Loki's other enemy, his true arch nemesis, resides within the house and is the constant bane of his existence. This enemy is my printer. Loki is convinced that my printer is the Antichrist.
He's already vanquished one version of this foe. We made the mistake of keeping the last printer up on the desk, and Loki finally killed it by shoving it off the desk and onto the floor, where it lay on its back, its guts exposed, emitting its last evil dying squeals until Loki eviscerated it just as I came back from the bathroom. But the new replacement, the HP Deskjet F380 All-in-One, which is apparently the name The Beast goes by these days, now squats on the floor like some nefarious toad and has thus far thwarted all of Loki's attempts to do away with it. It doesn't help that the people in the house Loki is attempting to protect seem to have been taken in by its innocent looking facade and actually try to protect it from all of his attacks.

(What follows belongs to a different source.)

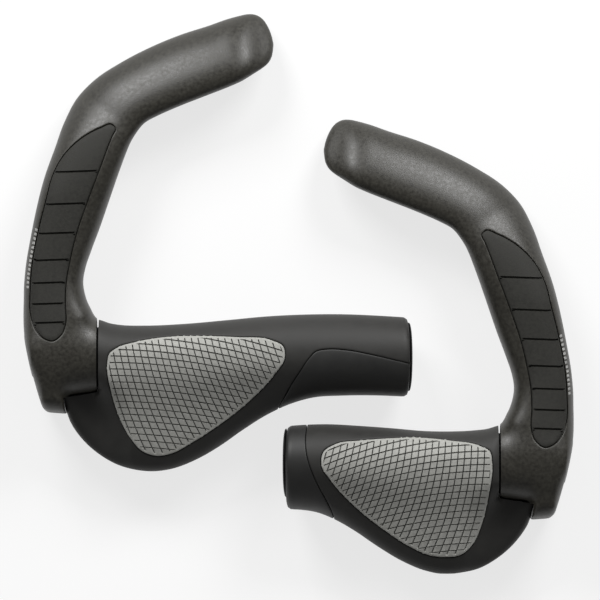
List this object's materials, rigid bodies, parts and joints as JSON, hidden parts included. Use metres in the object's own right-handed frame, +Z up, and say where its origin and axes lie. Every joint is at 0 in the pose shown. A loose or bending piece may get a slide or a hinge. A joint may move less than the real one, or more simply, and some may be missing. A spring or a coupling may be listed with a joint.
{
  "type": "bar end grips",
  "caption": "Pair of bicycle handlebar grips, one long and one short, each with a wing-shaped palm support and a curved clamp-on bar end.",
  "frame": {"origin": "centre of the pair's bounding box, on the surface it lies on", "axes": "+X along both handlebar axes from the left grip towards the right, +Y the way the bicycle rolls (the bar ends point there), +Z up"},
  "size_m": [0.2338, 0.2384, 0.0346],
  "materials": {
    "rubber": "matt black, smooth",
    "inner_rubber": "satin black, smooth",
    "palm_rubber": "matt warm grey, moulded in small raised tiles",
    "core_nylon": "matt black glass-filled nylon",
    "composite": "satin black composite with a fine mottled grain",
    "pad_rubber": "matt black",
    "clamp_alloy": "satin anodised",
    "steel": "dark zinc",
    "cap_plastic": "satin black"
  },
  "bodies": {
    "left_grip": {"left_core_sleeve": "core_nylon", "left_rubber_body": "rubber", "left_inner_panel": "inner_rubber", "left_palm_pad": "palm_rubber"},
    "left_horn": {"left_bar_end": "composite", "left_upper_pad": "pad_rubber", "left_lower_pad": "pad_rubber", "left_clamp_band": "clamp_alloy", "left_clamp_nut": "steel"},
    "left_cap": {"left_end_cap": "cap_plastic"},
    "left_screw_washer": {"left_washer": "steel"},
    "left_screw": {"left_clamp_screw": "steel"},
    "right_grip": {"right_core_sleeve": "core_nylon", "right_rubber_body": "rubber", "right_inner_panel": "inner_rubber", "right_palm_pad": "palm_rubber"},
    "right_horn": {"right_bar_end": "composite", "right_upper_pad": "pad_rubber", "right_lower_pad": "pad_rubber", "right_clamp_band": "clamp_alloy", "right_clamp_nut": "steel"},
    "right_cap": {"right_end_cap": "cap_plastic"},
    "right_screw_washer": {"right_washer": "steel"},
    "right_screw": {"right_clamp_screw": "steel"}
  },
  "joints": [
    {"name": "left_horn_angle", "type": "hinge", "parent": "left_grip", "child": "left_horn", "pos_m": [-0.0857, -0.02697, 0.01732], "axis": [1, 0, 0], "range_deg": [-20, 50]},
    {"name": "left_cap_pull", "type": "slide", "parent": "left_horn", "child": "left_cap", "axis": [-1, 0, 0], "range_m": [0, 0.03]},
    {"name": "left_washer_lower", "type": "slide", "parent": "left_horn", "child": "left_screw_washer", "axis": [0, 0, -1], "range_m": [0, 0.0028]},
    {"name": "left_screw_turn", "type": "hinge", "parent": "left_screw_washer", "child": "left_screw", "pos_m": [-0.1045, -0.04437, 0.009], "axis": [0, 0, -1], "range_deg": [0, 1440]},
    {"name": "grips_apart", "type": "slide", "parent": "left_grip", "child": "right_grip", "axis": [1, 0, 0], "range_m": [0, 0.35]},
    {"name": "right_horn_angle", "type": "hinge", "parent": "right_grip", "child": "right_horn", "pos_m": [0.0857, -0.07197, 0.01732], "axis": [1, 0, 0], "range_deg": [-20, 50]},
    {"name": "right_cap_pull", "type": "slide", "parent": "right_horn", "child": "right_cap", "axis": [1, 0, 0], "range_m": [0, 0.03]},
    {"name": "right_washer_lower", "type": "slide", "parent": "right_horn", "child": "right_screw_washer", "axis": [0, 0, -1], "range_m": [0, 0.0028]},
    {"name": "right_screw_turn", "type": "hinge", "parent": "right_screw_washer", "child": "right_screw", "pos_m": [0.1045, -0.08937, 0.009], "axis": [0, 0, -1], "range_deg": [0, 1440]}
  ],
  "couplings": [
    {"joint": "left_screw_turn", "follows": "left_washer_lower", "rad_per_m": 8975.9},
    {"joint": "right_screw_turn", "follows": "right_washer_lower", "rad_per_m": 8975.9}
  ]
}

Loki has developed a battle strategy for this printer. Whenever he hears it begin to contemplate some new terrible deed, such as printing out Mapquest Directions of Inequity or scanning Photos of Despair, he will drop whatever he's doing and sprint for the office. He then skids to a stop about two feet away from the printer, hunkers down behind my chair leg in an effort to render himself invisible, and squints. This is because he knows that I am armed with a spray bottle and, in some misguided attempt to defend the Incarnation of All Evil, will spray him with it. Loki then begins inching forward, paw by paw, in an attempt to get as close to the printer as possible before the dreaded spray gun emerges. Every time I put my hand near the spray bottle, he freezes and squints again. Finally, when he deems I'm not paying attention, he makes a final charge for the printer, claws extended, receives a face full of water, and backpedals abruptly before stalking off to the living room to nurse his injured pride and plot revenge.

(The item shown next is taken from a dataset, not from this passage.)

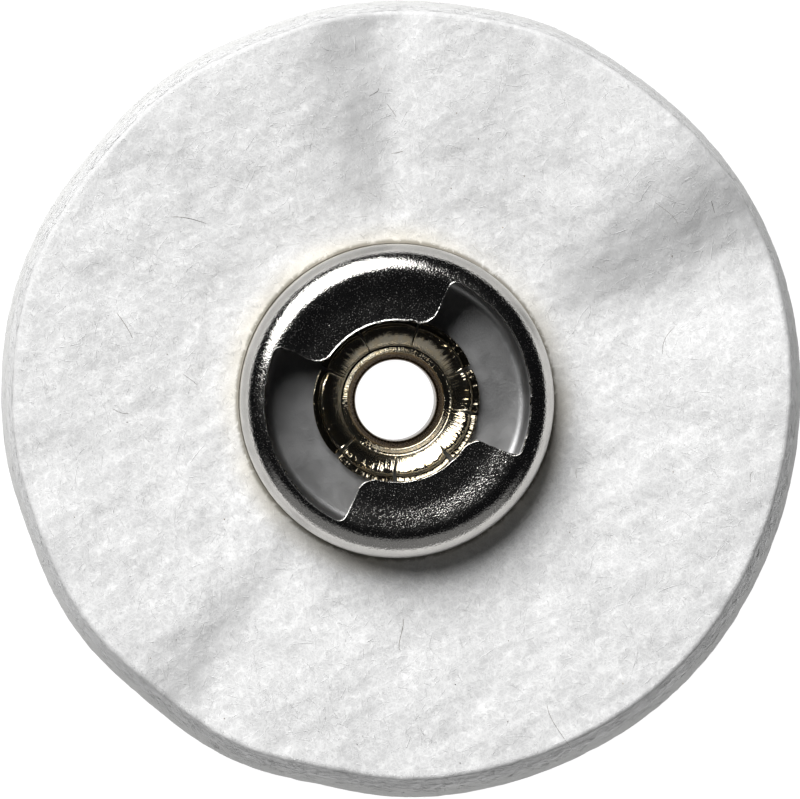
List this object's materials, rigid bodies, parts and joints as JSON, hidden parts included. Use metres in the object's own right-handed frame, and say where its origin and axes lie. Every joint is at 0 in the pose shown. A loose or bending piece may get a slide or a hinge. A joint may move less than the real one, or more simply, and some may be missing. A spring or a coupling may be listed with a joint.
{
  "type": "felt polishing wheel",
  "caption": "White felt polishing disc clamped by an eyelet between a chromed hub cap with a bow-tie quick-lock window and a dished back washer.",
  "frame": {"origin": "on the spin axis, in the plane of the back washer's flat rim", "axes": "+Z along the spin axis out of the drive side, +X along the long axis of the bow-tie window"},
  "size_m": [0.0254, 0.0254, 0.0052],
  "materials": {
    "chromed_steel": "bright chrome plate over drawn steel, faint orange peel",
    "satin_steel": "satin plate over pressed steel",
    "nickelled_brass": "nickel plate over brass, worn to brass at the splits",
    "front_felt": "white needled felt with loose surface fibres",
    "back_felt": "white needled felt with loose surface fibres",
    "zinc_steel": "zinc plated pressed steel"
  },
  "bodies": {
    "root": {"drive_cap": "chromed_steel", "hub_cup": "satin_steel", "eyelet": "nickelled_brass", "felt_ply_front": "front_felt", "felt_ply_back": "back_felt", "backing_washer": "zinc_steel"}
  },
  "joints": []
}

I think he must have consulted with Cricket, because lately he's become smarter and is trying to assassinate the printer by stealth. He managed to rip the paper tray off the printer and so we are now unable to close it off from his grubby little paws. I tried to print something the other day and the machine began making this horrible noise. Loki was suspiciously nowhere in sight. I took the printer apart and extracted four of Connor's oral medication syringes, a pencil, a baby sock, and a catnip mouse from the interior of the machine.
I managed to get the thing working again, but I'm keeping my eye out for a newer model. Maybe they make something with a nice Kevlar exterior.